Esse é o tipo de narrativa mais interessante para team building.
__Partida e retorno – como viajar para um lugar desconhecido e encontrar o caminho de volta para casa.__
__Exemplo:__ Alice no País das Maravilhas.
Explorar novas culturas, novos mercados, lançamentos da empresa em outro país ou numa nova região.
__Comédia – há uma grande confusão antes que tudo dê certo.
__Exemplo:____ Se beber, não case!
Tirar boas lições de momentos ruins, e é bom lembrar: não existe projeto sem erros e problemas. O que importa é como você os soluciona.
__Tragédia – personagem essencialmente bom cai em tentações que levam a sua queda.

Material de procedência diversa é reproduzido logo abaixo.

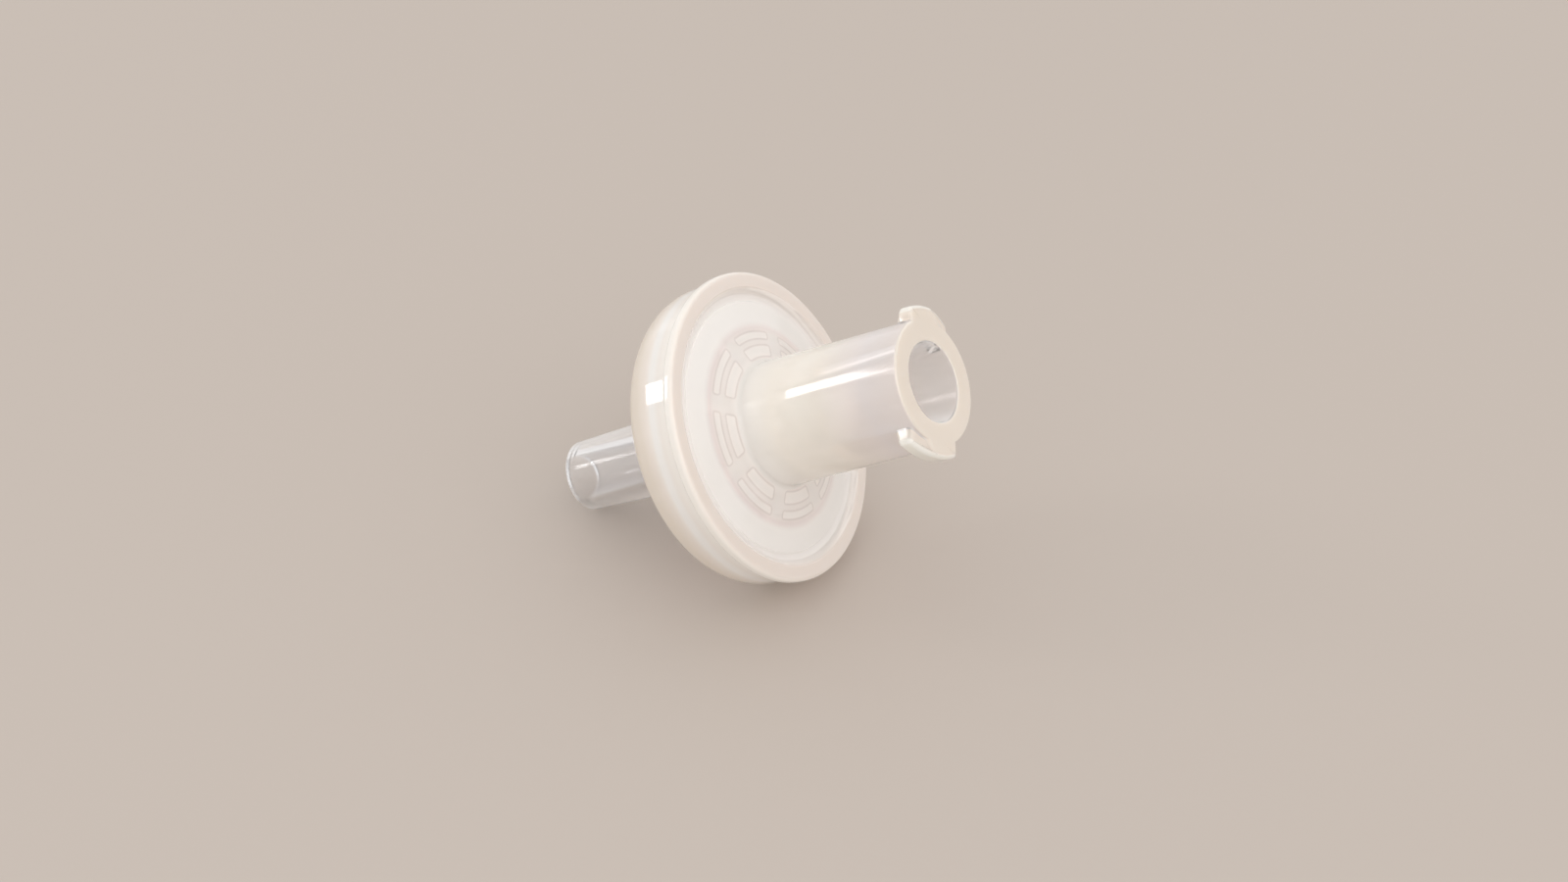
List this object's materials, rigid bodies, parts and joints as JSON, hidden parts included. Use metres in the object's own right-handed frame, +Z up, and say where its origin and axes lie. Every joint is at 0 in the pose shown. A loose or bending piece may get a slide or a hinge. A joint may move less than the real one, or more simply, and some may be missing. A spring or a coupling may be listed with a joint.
{
  "type": "syringe filter",
  "caption": "Translucent disc-shaped syringe filter with a lugged Luer socket on one side and a tapered Luer tip on the other, lying on its disc and tip.",
  "frame": {"origin": "middle of the bounding box on the surface the filter lies on", "axes": "+Z up; the filter's own axis lies in the XZ plane and rises 31 degrees from level towards its inlet, which is at +X"},
  "size_m": [0.0234, 0.017, 0.0172],
  "materials": {
    "polypropylene": "natural translucent",
    "membrane": "matte"
  },
  "bodies": {
    "root": {"inlet_housing": "polypropylene", "membrane": "membrane", "outlet_housing": "polypropylene"}
  },
  "joints": []
}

__Exemplo:____ Breaking Bad.
Histórias da concorrência, histórias de empresas que deixaram de entender as mudanças, “pararam no tempo” e perderam relevância.
__Renascimento – personagem falho encontra um caminho de redenção.__
__Exemplo:__ Professor Snape (sub-história de Harry Potter).
Histórias de vulnerabilidade, em que uma falha ou um erro inicial é superado através do aprendizado e da experiência.